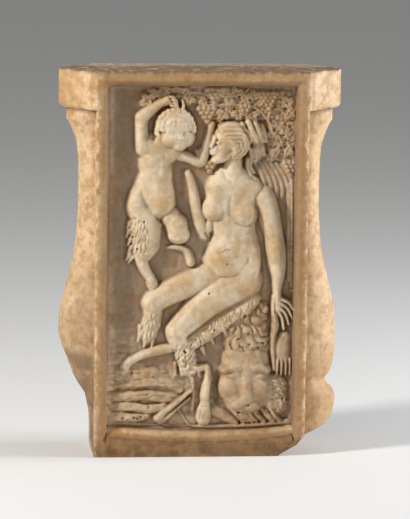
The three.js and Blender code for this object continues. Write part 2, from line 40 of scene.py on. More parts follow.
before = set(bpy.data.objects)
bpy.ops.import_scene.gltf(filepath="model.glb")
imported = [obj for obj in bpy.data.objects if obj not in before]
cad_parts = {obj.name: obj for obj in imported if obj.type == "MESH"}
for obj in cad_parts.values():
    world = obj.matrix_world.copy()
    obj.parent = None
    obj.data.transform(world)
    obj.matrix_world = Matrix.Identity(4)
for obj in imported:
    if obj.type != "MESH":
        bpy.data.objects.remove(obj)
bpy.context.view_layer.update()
NODE = "relief_pier"
PIECE = "relief_block"
LOW, HIGH = (tuple(corner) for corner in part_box(NODE))
MM = 0.001
SEAM_GAP = 0.000002

# ------------------------------------------------------------------ block, from the frame
# Millimetres. x runs to the right, y from the front to the back, z up.

HEIGHT = (HIGH[2] - LOW[2]) / MM
HALF_DEPTH = (HIGH[1] - LOW[1]) / MM / 2
FRONT = -HALF_DEPTH
SLAB_HALF = (HIGH[0] - LOW[0]) / MM / 2
PANEL_HALF = SLAB_HALF - 50.5
SLAB_CHAMFER = 50.0
SLAB_UNDER = HEIGHT - 57.0
RECESS = 26.0
BEVEL = 7.0
FRAME_SIDE, FRAME_TOP = 18.0, 22.0
LEFT, RIGHT = FRAME_SIDE - PANEL_HALF, PANEL_HALF - FRAME_SIDE
BOTTOM, TOP = FRAME_SIDE, HEIGHT - FRAME_TOP
LIP_MIDDLE, LIP_RISE = 37, 8

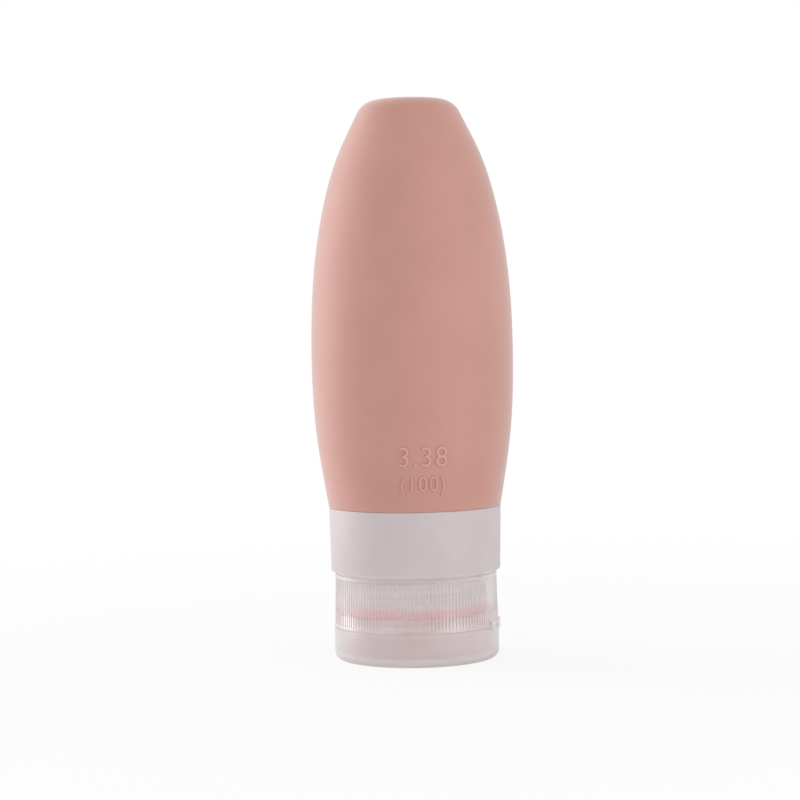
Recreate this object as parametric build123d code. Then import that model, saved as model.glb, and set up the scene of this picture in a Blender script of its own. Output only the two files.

- - - - -

Please print the lines from the start of the records up to and including the line with "# Millimetres. x", copying each one exactly and leaving out the rest.

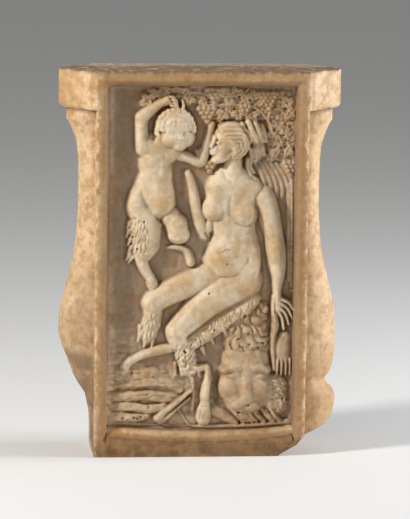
The three.js and Blender code for this object continues. Write part 2, from line 40 of scene.py on. More parts follow.
before = set(bpy.data.objects)
bpy.ops.import_scene.gltf(filepath="model.glb")
imported = [obj for obj in bpy.data.objects if obj not in before]
cad_parts = {obj.name: obj for obj in imported if obj.type == "MESH"}
for obj in cad_parts.values():
    world = obj.matrix_world.copy()
    obj.parent = None
    obj.data.transform(world)
    obj.matrix_world = Matrix.Identity(4)
for obj in imported:
    if obj.type != "MESH":
        bpy.data.objects.remove(obj)
bpy.context.view_layer.update()
NODE = "relief_pier"
PIECE = "relief_block"
LOW, HIGH = (tuple(corner) for corner in part_box(NODE))
MM = 0.001
SEAM_GAP = 0.000002

# ------------------------------------------------------------------ block, from the frame
# Millimetres. x runs to the right, y from the front to the back, z up.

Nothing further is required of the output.